Telco is a world renowned telecommunications company that provides phone, internet, and streaming services to their customers. As technology evolves, so does the company's business model. In order to stay up to date on current market trends and ensuring the satisfaction of our customers, it is necessary to analyze customer data. As you will soon see, there may be some factors that influence customer churn that can be remediated to keep customers with the company. Different models are ran to determine what factors have the greatest influence on customer churn and the results will hopefully spark discussion on how to decrease customer churn.
- Discover factors that lead to customer churn.

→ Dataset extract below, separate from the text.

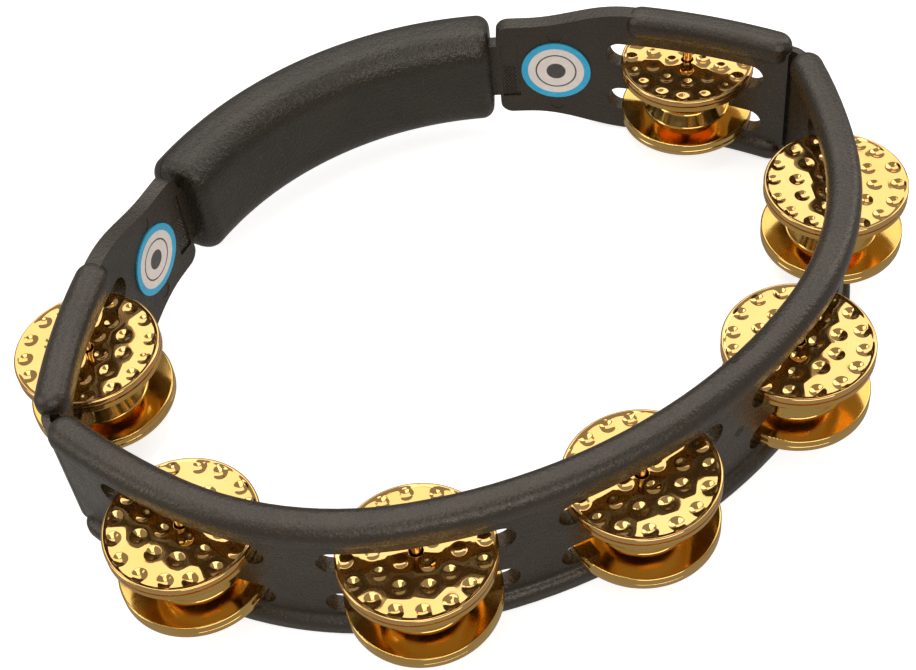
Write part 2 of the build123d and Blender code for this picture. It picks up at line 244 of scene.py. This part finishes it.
def badge_print(centre, sideways):
    """Pale disc with a blue ring, a thin inner line and a dot, printed under clear film."""
    s = Shader("badge_print")
    shifted = s.node("ShaderNodeVectorMath")
    shifted.operation = "SUBTRACT"
    s.set(shifted.inputs[0], s.place)
    s.set(shifted.inputs[1], centre)

    def along(direction):
        made = s.node("ShaderNodeVectorMath")
        made.operation = "DOT_PRODUCT"
        s.set(made.inputs[0], shifted.outputs["Vector"])
        s.set(made.inputs[1], direction)
        return made.outputs["Value"]

    x, z = along(sideways), along(Vector((0.0, 0.0, 1.0)))
    x2, z2 = s.math("MULTIPLY", x, x), s.math("MULTIPLY", z, z)
    away = s.math("SQRT", s.math("ADD", x2, z2))
    ring = s.spread(away, BADGE_RING, BADGE_RING + 1.5 * PRINT_EDGE)
    line_starts = s.spread(away, BADGE_LINE[0], BADGE_LINE[0] + PRINT_EDGE)
    line_ends = s.spread(away, BADGE_LINE[1], BADGE_LINE[1] + PRINT_EDGE, 1.0, 0.0)
    inner_line = s.math("MULTIPLY", line_starts, line_ends)
    dot = s.spread(away, BADGE_DOT, BADGE_DOT + PRINT_EDGE, 1.0, 0.0)
    paper = s.mix(s.noise(300.0, 3.0), rgb(0.74, 0.64, 0.58), rgb(0.84, 0.76, 0.70))
    marks = s.math("MAXIMUM", inner_line, dot)
    colour = s.mix(marks, paper, rgb(0.07, 0.06, 0.055))
    blue = s.mix(s.noise(240.0, 2.0), rgb(0.012, 0.34, 0.60), rgb(0.03, 0.46, 0.72))
    colour = s.mix(ring, colour, blue)
    scuff = s.spread(s.noise(500.0, 4.0), 0.5, 0.8, 0.22, 0.42)
    normal = s.bump(s.noise(350.0, 2.0), 0.00003)
    return s.finish(colour, scuff, normal, Coat_Weight=0.5, Coat_Roughness=0.12)


def paint(node, material):
    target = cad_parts[node]
    target.data.materials.clear()
    target.data.materials.append(material)


for node in ("frame_front_arc", "frame_right_arm", "frame_left_arm"):
    paint(node, FRAME_PLASTIC)
for node in ("grip_outer_shell", "grip_inner_shell"):
    paint(node, GRIP_PLASTIC)
paint("grip_core", CORE_PLASTIC)
for number in STATIONS:
    paint(f"jingle_pin_{number}", PIN_GOLD)
    for layer in ("upper_crowned", "lower_crowned"):
        paint(f"jingle_{number}_{layer}", CROWN_GOLD)
    for layer in ("upper_flat", "lower_flat"):
        paint(f"jingle_{number}_{layer}", FLAT_GOLD)


def middle(node):
    low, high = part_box(node)
    return (low + high) / 2


for side, node in (("right", "badge_right"), ("left", "badge_left")):
    low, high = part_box(node)
    slant = -1.0 if side == "right" else 1.0
    run = Vector((high.x - low.x, slant * (high.y - low.y), 0.0))
    paint(node, badge_print(middle(node), run.normalized()))


# ---- Dimpled jingles ----
DIMPLE_RINGS = ((0.85, 16, 0.0), (0.53, 10, 0.16), (0.24, 4, 0.5))
DIMPLE_RADIUS = 0.112
DIMPLE_DEPTH = 0.82 * MM
SKIRT_SHARE = 0.30  # of a dimple's depth, spread over the sheet round it
SKIRT_REACH = 2.1  # in dimple radii
WAVE_DEPTH = 0.44 * MM
WAVE_LENGTH = 8.0 * MM
SHEET = 0.7 * MM
DISC_HOLE = 1.9 * MM  # radius of the hole for the pin
DISC_BEND = 0.6 * MM  # radius of the rolled edge
EDGE_FADE = 0.8 * MM  # the sheet is flat where it meets the rolled edge
PLACE_JITTER = 0.03  # radians round the disc
OUT_JITTER = 0.012  # shares of the disc's radius
SHALLOWEST = 0.8  # share of the full depth
CORE_POWER = 1.6
RINGS_ACROSS = 105
STEPS_ROUND = 340


def dimple_places(radius):
    """Middles of the pressed dimples on one disc, a little uneven as hand-fed tooling leaves them."""
    spin = random.uniform(0, math.tau)
    places = []
    for share, count, offset in DIMPLE_RINGS:
        for step in range(count):
            angle = spin + offset + math.tau * step / count
            angle += random.uniform(-PLACE_JITTER, PLACE_JITTER)
            out = radius * (share + random.uniform(-OUT_JITTER, OUT_JITTER))
            depth = random.uniform(SHALLOWEST, 1.0)
            places.append((out * math.cos(angle), out * math.sin(angle), depth))
    return places


def dished(x, y, places, reach):
    """How far the sheet is pressed in at this spot, from 0 to 1."""
    deepest = 0.0
    for px, py, depth in places:
        share = ((x - px) ** 2 + (y - py) ** 2) / (reach * reach)
        wide = share / (SKIRT_REACH * SKIRT_REACH)
        if wide < 1.0:
            core = (1.0 - share) ** CORE_POWER if share < 1.0 else 0.0
            here = SKIRT_SHARE * (1.0 - wide) ** 2 + (1.0 - SKIRT_SHARE) * core
            deepest = max(deepest, depth * here)
    return deepest


def dimpled_disc(node, face_up):
    """A flat jingle with pressed dimples, a rolled edge and a turned lip, inside its CAD node's box."""
    low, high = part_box(node)
    centre = (low + high) / 2
    radius = (high.x - low.x) / 2
    lip = high.z - low.z
    reach = radius * DIMPLE_RADIUS
    places = dimple_places(radius)
    seed = random.uniform(0.0, 40.0)
    rows = []
    for step in range(RINGS_ACROSS + 1):
        out = DISC_HOLE + (radius - DISC_BEND - DISC_HOLE) * step / RINGS_ACROSS
        rows.append((out, 0.0, True))
    for step in range(1, 7):
        turn = math.radians(15 * step)
        out = radius - DISC_BEND + DISC_BEND * math.sin(turn)
        rows.append((out, -DISC_BEND * (1 - math.cos(turn)), False))
    rows.append((radius, -lip * 0.6, False))
    rows.append((radius - 0.06 * MM, -lip, False))
    rows.append((radius - SHEET, -lip, False))
    rows.append((radius - SHEET, -SHEET - DISC_BEND * 0.5, False))
    sheet_rows = rows[: RINGS_ACROSS + 1]
    under = [(out, -SHEET, flat) for out, _, flat in sheet_rows if out < radius - SHEET - DISC_BEND]
    rows += list(reversed(under))
    mesh = bmesh.new()
    grid = []
    flip = 1.0 if face_up else -1.0
    top = high.z if face_up else low.z
    for out, drop, flat in rows:
        ring = []
        for step in range(STEPS_ROUND):
            angle = math.tau * step / STEPS_ROUND
            x, y = out * math.cos(angle), out * math.sin(angle)
            press = 0.0
            if flat:
                here = Vector((x / WAVE_LENGTH + seed, y / WAVE_LENGTH, seed))
                press = WAVE_DEPTH * (0.5 + 0.5 * noise(here))
                press += dished(x, y, places, reach) * DIMPLE_DEPTH
                press *= min(1.0, (radius - DISC_BEND - out) / EDGE_FADE)
            z = top + flip * (drop - press)
            ring.append(mesh.verts.new((centre.x + x, centre.y + flip * y, z)))
        grid.append(ring)
    count = len(grid)
    for row in range(count):
        inner, outer = grid[row], grid[(row + 1) % count]
        for step in range(STEPS_ROUND):
            after = (step + 1) % STEPS_ROUND
            mesh.faces.new((inner[step], outer[step], outer[after], inner[after]))
    data = bpy.data.meshes.new(node + "_dimpled")
    mesh.to_mesh(data)
    mesh.free()
    data.shade_smooth()
    made = bpy.data.objects.new(node + "_dimpled", data)
    bpy.context.scene.collection.objects.link(made)
    data.materials.append(FLAT_GOLD)
    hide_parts(node)
    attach(made, node)
    return made


for number in STATIONS:
    dimpled_disc(f"jingle_{number}_upper_flat", True)
    dimpled_disc(f"jingle_{number}_lower_flat", False)


# ---- Moulded dots in the recess at the end of each arm ----
ARM_RADIUS = 181.0 * MM
BADGE_TO_PANEL = 14.8 * MM
DOT_ACROSS, DOT_HIGH = 4, 14
DOT_PITCH, DOT_SIZE, DOT_RISE, DOT_SUNK = 0.95 * MM, 0.36 * MM, 0.42 * MM, 0.02 * MM
ROW_STEP = 0.86  # from one row to the next, in pitches
LOWEST_DOT = -9.6 * MM + 0.2 * DOT_PITCH  # from the middle of the badge
RAY_BACK, RAY_LENGTH = 6 * MM, 12 * MM


def moulded_dots(side):
    """Small four-sided points in staggered rows, standing on the floor of the recess."""
    sign = 1.0 if side == "right" else -1.0
    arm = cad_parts[f"frame_{side}_arm"]
    low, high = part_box(f"badge_{side}")
    start = (low + high) / 2
    chord = Vector((-sign * (high.x - low.x), high.y - low.y, 0.0)).normalized()
    turn = BADGE_TO_PANEL / ARM_RADIUS
    chord.rotate(Matrix.Rotation(sign * turn / 2, 3, "Z"))
    along = chord.copy()
    along.rotate(Matrix.Rotation(sign * turn / 2, 3, "Z"))
    outwards = Vector((sign * along.y, -sign * along.x, 0.0))
    centre = start + chord * BADGE_TO_PANEL
    mesh = bmesh.new()
    for row in range(DOT_HIGH):
        for column in range(DOT_ACROSS):
            shift = (column - (DOT_ACROSS - 1) / 2 + (0.25 if row % 2 else -0.25)) * DOT_PITCH
            origin = centre + along * shift - outwards * RAY_BACK
            origin.z = start.z + LOWEST_DOT + row * ROW_STEP * DOT_PITCH
            hit, place, normal, _ = arm.ray_cast(origin, outwards, distance=RAY_LENGTH)
            if not hit:
                continue
            across = Vector((0.0, 0.0, 1.0)).cross(normal).normalized()
            corners = (across, Vector((0.0, 0.0, 1.0)), -across, Vector((0.0, 0.0, -1.0)))
            base = [mesh.verts.new(place - normal * DOT_SUNK + c * DOT_SIZE) for c in corners]
            tip = mesh.verts.new(place + normal * DOT_RISE)
            for step in range(4):
                mesh.faces.new((base[step], base[(step + 1) % 4], tip))
            mesh.faces.new(list(reversed(base)))
    bmesh.ops.recalc_face_normals(mesh, faces=mesh.faces)
    data = bpy.data.meshes.new(f"moulded_dots_{side}")
    mesh.to_mesh(data)
    mesh.free()
    made = bpy.data.objects.new(f"moulded_dots_{side}", data)
    bpy.context.scene.collection.objects.link(made)
    data.materials.append(FRAME_PLASTIC)
    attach(made, "frame")
    return made


for side in ("right", "left"):
    moulded_dots(side)


# ---- Floor, light and camera ----
FLOOR_HALF = 6.0
FLOOR_DROP = 0.2 * MM
FLOOR_GLOW = 0.74
ROOM_LIGHT = 0.30


def paper_floor():
    """Plain seamless paper, a very slight tooth in it."""
    s = Shader("studio_paper")
    colour = s.mix(s.noise(9.0, 3.0), rgb(0.88, 0.88, 0.88), rgb(0.91, 0.91, 0.91))
    normal = s.bump(s.noise(900.0, 2.0), 0.00002)
    rough = s.spread(s.noise(40.0), 0.3, 0.7, 0.8, 0.9)
    white = rgb(1.0, 1.0, 1.0)
    return s.finish(colour, rough, normal, Emission_Color=white, Emission_Strength=FLOOR_GLOW)


mesh = bmesh.new()
bmesh.ops.create_grid(mesh, x_segments=2, y_segments=2, size=FLOOR_HALF)
data = bpy.data.meshes.new("studio_floor")
mesh.to_mesh(data)
mesh.free()
floor = bpy.data.objects.new("studio_floor", data)
floor.location = (0.0, 0.0, BEFORE[0][2] - FLOOR_DROP)
bpy.context.scene.collection.objects.link(floor)
data.materials.append(paper_floor())
floor.visible_glossy = False  # the polished parts then mirror only the lights and the dim room


def softbox(name, place, width, height, radiance, colour):
    """A soft light of this brightness as seen in a mirror, aimed at the object."""
    lamp = bpy.data.lights.new(name, "AREA")
    lamp.shape = "RECTANGLE"
    lamp.size, lamp.size_y = width, height
    lamp.energy = radiance * math.pi * width * height
    lamp.color = colour
    made = bpy.data.objects.new(name, lamp)
    made.location = place
    made.rotation_euler = (-Vector(place)).to_track_quat("-Z", "Y").to_euler()
    bpy.context.scene.collection.objects.link(made)
    return made


WARM = (1.0, 0.975, 0.94)
softbox("back_softbox", (0.33, 0.865, 1.275), 1.65, 1.08, 1.22, WARM)
softbox("overhead_softbox", (-0.30, 0.05, 1.55), 0.7, 0.6, 1.9, WARM)
softbox("right_softbox", (1.35, 0.10, 0.90), 0.6, 1.1, 1.9, WARM)
softbox("left_softbox", (-1.30, 0.45, 0.80), 0.55, 1.1, 1.7, WARM)
softbox("front_softbox", (-0.25, -1.25, 1.05), 1.3, 0.6, 2.2, WARM)

world = bpy.data.worlds.new("studio_world")
bpy.context.scene.world = world
world.use_nodes = True
room = world.node_tree.nodes["Background"]
room.inputs["Color"].default_value = rgb(1.0, 0.98, 0.95)
room.inputs["Strength"].default_value = ROOM_LIGHT

AZIMUTH, ELEVATION, ROLL = math.radians(24.87), math.radians(49.2), math.radians(-7.8)
DISTANCE, ACROSS, ABOVE = 0.43269, -0.04705, 0.04137
AIM_HEIGHT = 0.0205
LENS_MM, SENSOR_MM = 66.4, 36.0
MIDDLE_PIN = middle("jingle_pin_4")
AIM = Vector((MIDDLE_PIN.x, MIDDLE_PIN.y, AIM_HEIGHT))
look = Vector(
    (
        math.sin(AZIMUTH) * math.cos(ELEVATION),
        math.cos(AZIMUTH) * math.cos(ELEVATION),
        -math.sin(ELEVATION),
    )
)
level = Vector((math.cos(AZIMUTH), -math.sin(AZIMUTH), 0.0))
upright = level.cross(look)
right = math.cos(ROLL) * level + math.sin(ROLL) * upright
up = -math.sin(ROLL) * level + math.cos(ROLL) * upright
spot = AIM - DISTANCE * look + ACROSS * right + ABOVE * up
lens = bpy.data.cameras.new("photo_camera")
lens.sensor_fit = "HORIZONTAL"
lens.sensor_width = SENSOR_MM
lens.lens = LENS_MM
lens.clip_start = 0.01
lens.clip_end = 20.0
camera = bpy.data.objects.new("photo_camera", lens)
turned = Matrix((right, up, -look)).transposed().to_4x4()
camera.matrix_world = Matrix.Translation(spot) @ turned
bpy.context.scene.collection.objects.link(camera)
bpy.context.scene.camera = camera
bpy.context.scene.view_settings.view_transform = "Standard"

- Use factors to develop a machine learning model to predict whether a customer will churn or not.
- Churn is defined by a customer leaving the company or canceling services
- This information can be used to improve customer satisfaction by improving services that may lead to customer churn.
My initial hypothesis is there will be multiple factors that influence customer churn with the most being total cost. I also think that the type of contract a customer has and internet_service type will also play a role.
-
Aquire data from Sequal Server
-
Prepare data
- Create Engineered columns from existing data
- gender
- online_security
- internet_service_type
- contract_type
- monthly_charges
- total_charges
- churn
- Create Engineered columns from existing data
-
Explore data in search of drivers of churn
- Answer the following initial questions
- How often does churn occur?
- Do total_charges affect churn?
- Do monthly_charges affect churn?
- Does contract_type affect churn?
- Does having online_security affect churn?

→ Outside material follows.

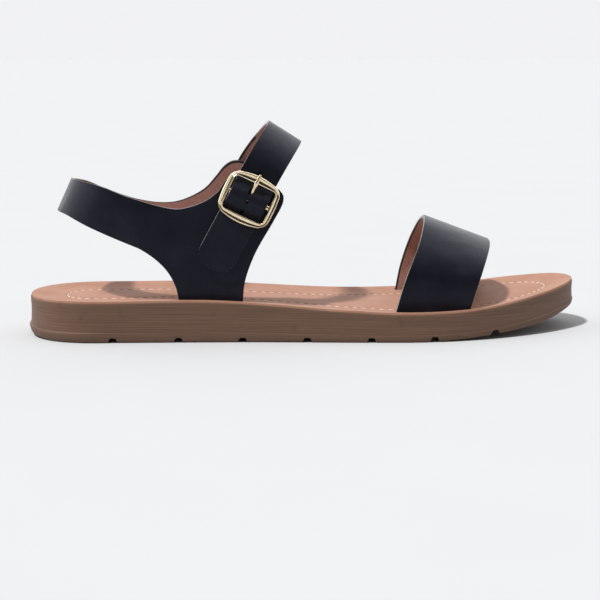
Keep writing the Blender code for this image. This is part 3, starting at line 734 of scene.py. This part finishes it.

- Does a customer's internet service type affect churn?
- Answer the following initial questions
-
Develop a Model to predict if a customer will churn
- Use factors identified in explore to build predictive models of different types
- Evaluate models on train and validate data
- Select the best model based on highest accuracy
- Evaluate the best model on test data
-
Draw conclusions
| Feature | Definition |
|---|---|
| online_security | True or False, states whether or not customer has online_security |
| churn (target) | True or False, if True, this means that the customer cancelled their services |
| monthly_charges | How much money in USD a customer pays per month |
| total_charges | How much money in USD a customer has paid over the course of their contract(s) |
| contract_type | The length of a customer's contract before they can cancel without penalties |
| internet_service_type | Indicates which internet service a customer has: DSL, Fiber Optic, or No Internet |
| scaled_total | Scaled value for total charges per customer |
| scaled_monthly | scaled value for monthly charges per customer |
- Clone this repo.
- Acquire the data from sql database
- Put the data in the file containing the cloned repo.
- Run notebook.
- "Internet service type" and "online security" were each found to be factors of "churn"

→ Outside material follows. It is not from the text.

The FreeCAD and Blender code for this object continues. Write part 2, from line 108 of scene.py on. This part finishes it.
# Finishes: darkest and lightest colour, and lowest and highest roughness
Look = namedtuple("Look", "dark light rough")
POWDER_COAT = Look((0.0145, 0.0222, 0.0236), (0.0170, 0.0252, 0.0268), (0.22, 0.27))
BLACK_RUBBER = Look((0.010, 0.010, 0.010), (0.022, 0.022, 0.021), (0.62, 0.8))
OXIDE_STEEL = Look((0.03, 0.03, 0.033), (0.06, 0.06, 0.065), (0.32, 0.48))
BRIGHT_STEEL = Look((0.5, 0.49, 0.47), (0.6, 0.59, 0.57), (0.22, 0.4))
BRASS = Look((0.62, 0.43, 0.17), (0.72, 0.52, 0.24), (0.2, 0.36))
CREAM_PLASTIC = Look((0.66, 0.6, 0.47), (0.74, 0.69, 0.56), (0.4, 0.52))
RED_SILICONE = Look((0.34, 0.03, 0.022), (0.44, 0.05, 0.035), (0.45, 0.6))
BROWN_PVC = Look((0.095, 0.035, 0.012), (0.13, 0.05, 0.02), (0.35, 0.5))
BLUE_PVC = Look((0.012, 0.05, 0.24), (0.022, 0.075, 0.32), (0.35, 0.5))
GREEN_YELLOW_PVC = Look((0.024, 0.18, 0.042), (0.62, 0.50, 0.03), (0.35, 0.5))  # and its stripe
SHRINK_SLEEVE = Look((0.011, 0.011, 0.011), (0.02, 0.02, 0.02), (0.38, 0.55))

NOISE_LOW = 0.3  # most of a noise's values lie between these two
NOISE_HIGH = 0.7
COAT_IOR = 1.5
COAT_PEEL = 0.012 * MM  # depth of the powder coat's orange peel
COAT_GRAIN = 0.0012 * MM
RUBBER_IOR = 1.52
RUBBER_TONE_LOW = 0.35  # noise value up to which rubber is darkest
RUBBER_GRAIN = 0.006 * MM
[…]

- The influence appears strong
- Monthly charges appears to have influence on churn
- the spread of the distribution indicates that the influence is weak
- Contract type can may influence churn based on visuals
- Having online security also affects churn as shown in our visuals
- These are enough features to create a model that can predict customer churn
- Consider lowering price of Fiber Optic and increase customers with online_security
- Use Logistic Regression model to predict whether or not a customer is going to churn and have marketing team target these customers
- Accquire more demographic data from customers